I’m on vacation right now. My vacations this past year, rather, since the birth of my arch nemesis have included massive amounts of babysitting, despite my hardest to plan other activities in my apparently hard earned freedom time from school. It reminds me of those times my mom would tell me that when i’m ready to take a break from studying, I can vacuum my room. That’s not a break. That’s an un-break. A non-break. A ha!-in-your-face-you-still-gots-more-work-to-do-sucka!-break.
I can’t complain. I try very hard but you try complaining when you have the following in your lap:

Today me and mon
key went and fed the ducks. After which we both read the sign that said to not feed the geese. Since I think they’re ducks, not geese, I think I’m ok. Plus I like fat ducks. Who doesn’t?
Those ducks by the way, are vicious little critters. There we are, me and little monkey, dolling out cinnamon raisin breads and they’re almost snapping her hands. They actually snapped up a petal of the flower she had just plucked. Slightly in fear for her, I took over the tossing of ye bread rituals and tossed them to the ducks, but further away from her. She just stood there, in awe, marvel etched nowhere but her eyes and lips. Lips that went just a little ‘oh’ at the sight of them, eyes that went from glaze to focus in an instant.
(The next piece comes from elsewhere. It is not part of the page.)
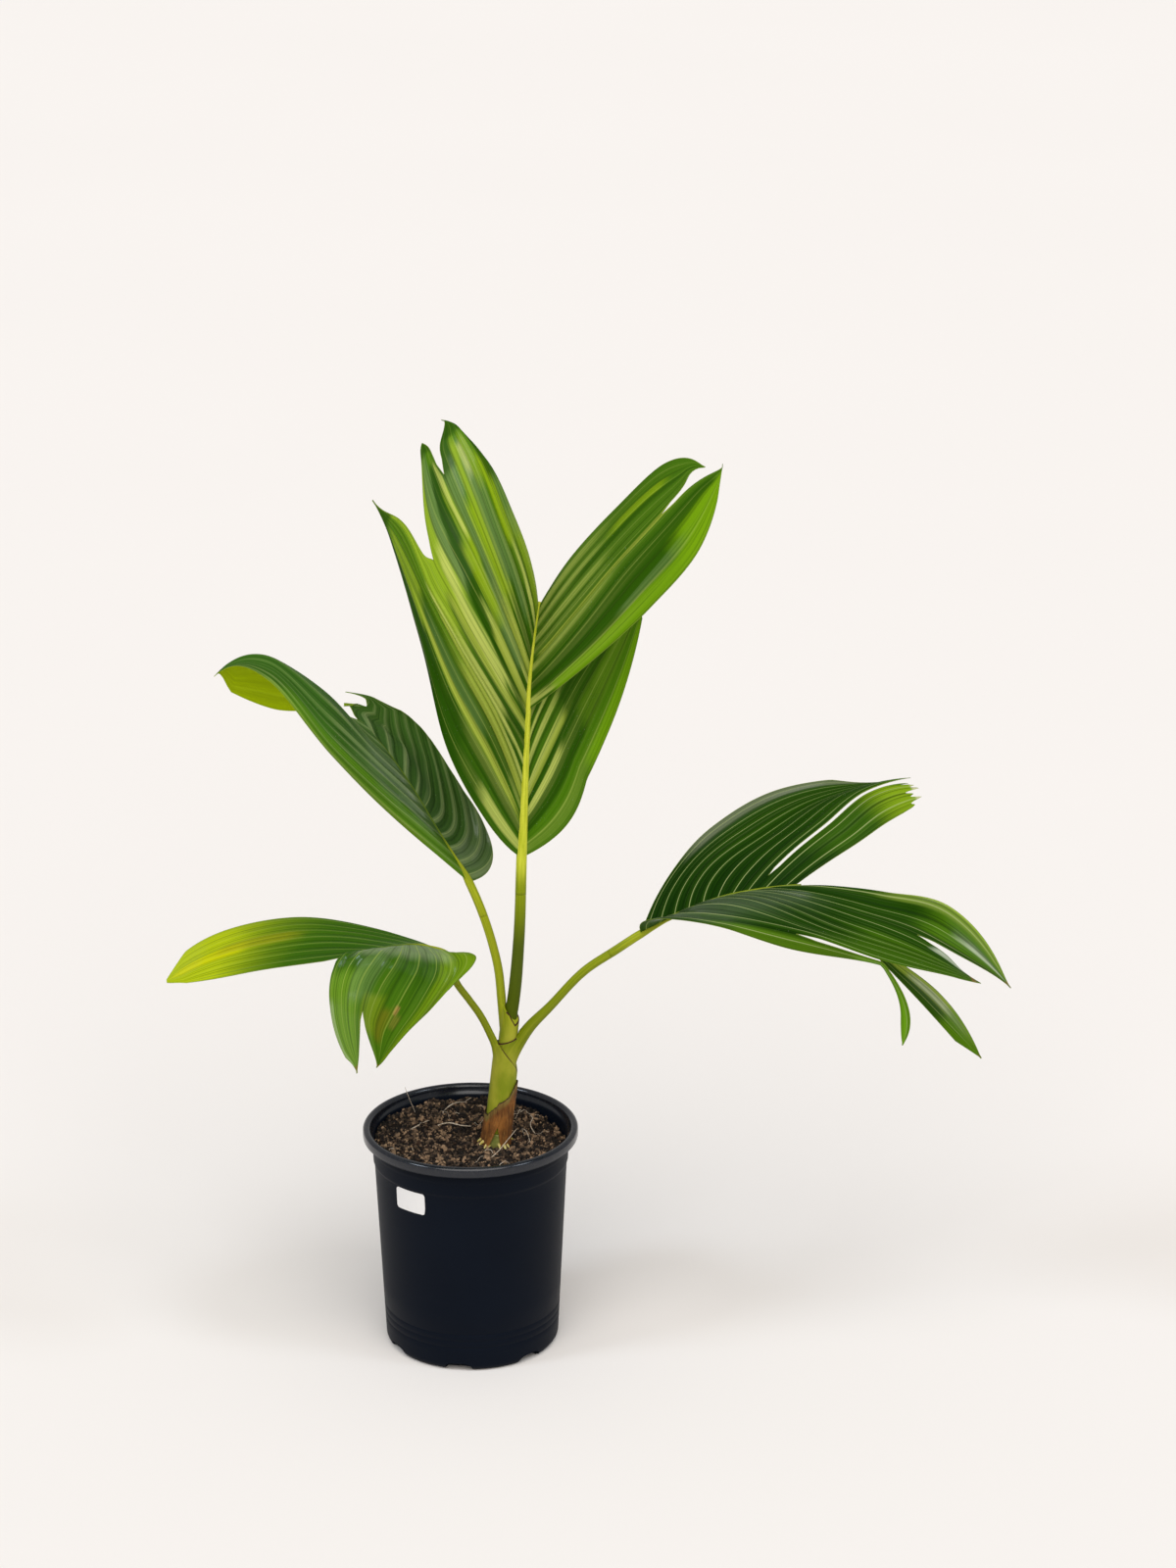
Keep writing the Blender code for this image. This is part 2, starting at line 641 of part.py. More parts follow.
# Right frond: arches over to the right, with a long slit in each half
RIGHT = Stalk(
    petiole=[
        (35, -13, 272, 5.4), (39, -14, 288, 5.8), (46, -14, 303, 5.9), (55, -15, 317, 5.2), (73, -16, 337, 4.3),
        (108, -18, 376, 4), (134, -20, 395, 4),
    ],
    rachis=[
        (157, -20, 411, 3.9), (177, -20, 423, 3.6), (205, -19, 436, 3.2), (233, -17, 446, 2.7),
        (260, -14, 451, 2.2), (297, -9, 454, 1.4),
    ],
)
RIGHT_FAR = Blade(
    ribs={
        0.00: [(185, 25, 453), (225, 60, 487), (292, 85, 515), (391, 85, 524)],
        0.40: [(228, 15, 461), (268, 40, 484), (322, 65, 509), (392, 78, 525)],
        0.75: [(284, 10, 468), (321, 30, 495), (369, 50, 526), (426, 62, 521)],
        1.00: [(322, 5, 467), (368, 18, 490), (403, 32, 512), (428, 45, 523)],
    },
    fingers=[
        Finger(0, 0.75, 0.3, folds=6, left=(9, 1.5), right=(1, 4)),
        Finger(0.75, 1, 1, folds=2, left=(1, 5)),
    ],
)
RIGHT_NEAR = Blade(
    ribs={
        0.00: [(201, -60, 440), (287, -85, 423), (370, -96, 412), (426, -96, 383)],
        0.08: [(207, -57, 440), (293, -88, 428), (375, -102, 417), (440, -95, 391)],
        0.25: [(237, -50, 453), (315, -82, 437), (392, -94, 416), (459, -84, 386)],
        0.60: [(282, -30, 453), (348, -50, 438), (405, -58, 417), (462, -64, 384)],
        0.80: [(306, -24, 455), (365, -32, 444), (430, -32, 422), (493, -30, 362)],
        0.90: [(322, -16, 452), (378, -18, 431), (440, -18, 396), (493, -20, 350)],
        0.96: [(326, -12, 449), (373, 0, 410), (425, 12, 352), (473, 12, 275)],
    },
    fingers=[
        Finger(0, 0.08, 0.02, folds=1, left=(9, 1), right=(5, 3), curl=(-44, 0, -55)),
        Finger(0.08, 0.66, 0.4, folds=4, left=(5, 4), right=(8, 1.5)),
        Finger(0.66, 0.88, 0.8, folds=2, left=(8, 1.5), right=(3, 4)),
        Finger(0.88, 0.96, 0.96, folds=1, left=(3, 1.5)),
    ],
    lobe=(-16, -4, 3),
)

# Lower left frond: heads left and forwards, one half spread to the left and the other hanging in front
LOWER_LEFT = Stalk(
    petiole=[
        (28, -14, 275, 5), (26, -15, 289, 4.2), (24, -17, 300, 3.6), (19, -20, 314, 3.3), (11, -25, 333, 3.3),
        (1, -31, 351, 3.3), (-10, -37, 370, 3.3),
    ],
    rachis=[
        (-17, -46, 400, 3.2), (-32, -60, 414, 2.9), (-48, -72, 421, 2.6), (-68, -88, 425, 2.2),
        (-87, -100, 426, 1.8), (-103, -110, 425, 1.4),
    ],
)
LOWER_LEFT_FAR = Blade(
    ribs={
        0.08: [(-82, -30, 421), (-151, -30, 432), (-220, -45, 423), (-262, -72, 403)],
        0.50: [(-110, -60, 425), (-163, -65, 425), (-220, -75, 414), (-267, -85, 391)],
        1.00: [(-148, -105, 416), (-185, -102, 408), (-226, -98, 398), (-257, -90, 390)],
    },
    fingers=[Finger(0.08, 1, 0.5, folds=6, left=(9, 2), right=(9, 2))],
)
LOWER_LEFT_NEAR = Blade(
    ribs={
        0.00: [(-3, -74, 396), (-29, -105, 376), (-56, -124, 357), (-79, -132, 328)],
        0.30: [(-30, -88, 404), (-43, -118, 385), (-62, -135, 360), (-78, -138, 330)],
        0.55: [(-70, -110, 420), (-83, -130, 404), (-90, -142, 378), (-89, -142, 332)],
        0.80: [(-100, -120, 425), (-109, -138, 405), (-107, -145, 370), (-95, -145, 329)],
        1.00: [(-113, -122, 424), (-118, -138, 400), (-113, -145, 364), (-97, -145, 329)],
    },
    fingers=[
        Finger(0, 0.55, 0.3, folds=4, right=(7, 1.3)),
        Finger(0.55, 1, 0.7, folds=3, left=(7, 3), right=(9, 1)),
    ],
    lobe=(12, -4, 9),
)


def main():
    clear_scene()
    make_pot(finish("pot_plastic", (0.012, 0.016, 0.024), 0.45))
    make_label(finish("label_paper", (0.85, 0.85, 0.85), 0.5))
    make_soil(finish("potting_mix", (0.035, 0.022, 0.014), 0.95))
    make_stem(finish("stem_green", (0.2, 0.24, 0.05), 0.5))
    make_dry_sheath(finish("dry_husk", (0.32, 0.15, 0.06), 0.75))
    greens = (finish("stalk_green", (0.27, 0.36, 0.05), 0.35), finish("blade_green", (0.05, 0.17, 0.02), 0.3))
    centre_blades = [CENTRE_LEFT, CENTRE_RIGHT_LOW, CENTRE_RIGHT_HIGH]
    make_frond("centre", CENTRE, centre_blades, CENTRE_SHEATH, greens)
    make_frond("upper_left", UPPER_LEFT, [UPPER_LEFT_NEAR, UPPER_LEFT_FAR], UPPER_LEFT_SHEATH, greens)
    make_frond("right", RIGHT, [RIGHT_NEAR, RIGHT_FAR], RIGHT_SHEATH, greens)
    make_frond("lower_left", LOWER_LEFT, [LOWER_LEFT_NEAR, LOWER_LEFT_FAR], LOWER_LEFT_SHEATH, greens)


main()
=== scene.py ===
"""The looks of a potted chambeyronia palm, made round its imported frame.

The sections follow the plant as it is potted and as it grows: pot, label, potting mix with its roots, stem,
dry sheath, the four living sheaths with their stalks, the four pleated blades with their midribs, and last
the studio. Meshes are in metres. Most sizes are written in millimetres and multiplied by MM.
"""

import math
from collections import namedtuple

import bmesh
import bpy
import numpy as np
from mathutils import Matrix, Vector, noise


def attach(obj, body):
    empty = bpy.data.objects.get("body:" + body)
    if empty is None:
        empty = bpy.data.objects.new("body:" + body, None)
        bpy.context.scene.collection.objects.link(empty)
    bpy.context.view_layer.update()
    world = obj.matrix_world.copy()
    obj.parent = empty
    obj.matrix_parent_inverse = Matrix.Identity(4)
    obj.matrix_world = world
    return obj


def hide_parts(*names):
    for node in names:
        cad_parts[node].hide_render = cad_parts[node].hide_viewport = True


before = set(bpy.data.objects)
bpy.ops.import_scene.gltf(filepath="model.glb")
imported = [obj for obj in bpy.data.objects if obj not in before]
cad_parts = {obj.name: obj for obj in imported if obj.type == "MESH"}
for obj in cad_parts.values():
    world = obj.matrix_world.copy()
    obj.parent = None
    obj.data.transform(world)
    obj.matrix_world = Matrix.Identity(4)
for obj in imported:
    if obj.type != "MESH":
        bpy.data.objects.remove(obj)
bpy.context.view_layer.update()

# The nursery pot is one piece of blow-moulded blue-black polythene. Its tapered wall steps out to a neck
# under a thick rolled rim, three faint rings run round it above the base, and seven drain notches cut the
# corner of its floor.
MM = 0.001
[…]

But I fear for her and I hate it, love it, taste it each time I think about her and I can’t stand it sometimes. I fear for her steps, her eyes, her hands that reach out to touch new things. I’m in fear of alligators that could mysteriously appear to snatch her from us, of kidnappers that would make her cry tears endlessly and not feed her right, of falling down and having a bruise that a mother could not kiss away, of being left alone, of being orphaned, of crying from hunger endlessly.
I hate it. I loathe this feeling inside and I cannot categorize it.
I’m in fear that Maryam will not grow up properly, that she will be abused at later ages, that she will not be loved sufficiently by those around her, that her lack of eating will cause her to die and cry as she lies on the deathbed, tears that only my Rabb could explain to her. I fear for her and I don’t know why sometimes. I fear for people hating her because she’s muslim, a child still, a baby forever, my baby, go away from me baby girl, go away, you played a wicked game on me. Do I really want her growing up in this world today? Do I? I’m afraid of her meeting that one person who will break her heart, because I cannot make those tears go away.
I cannot stand her tears, those horrible angelic pearls that strip me of all my strength, reshape it, redesigns it, before pressing it back into my heart. You know that feeling too, it’s the one where you take a breath too fast, too much and halt, because you know it, she’s doing things to you, magical things.
I know what it is. This fear for her. It’s called caring, it’s but one facet of loving.
And she’s not even my child.
I’m afraid not ready to have children.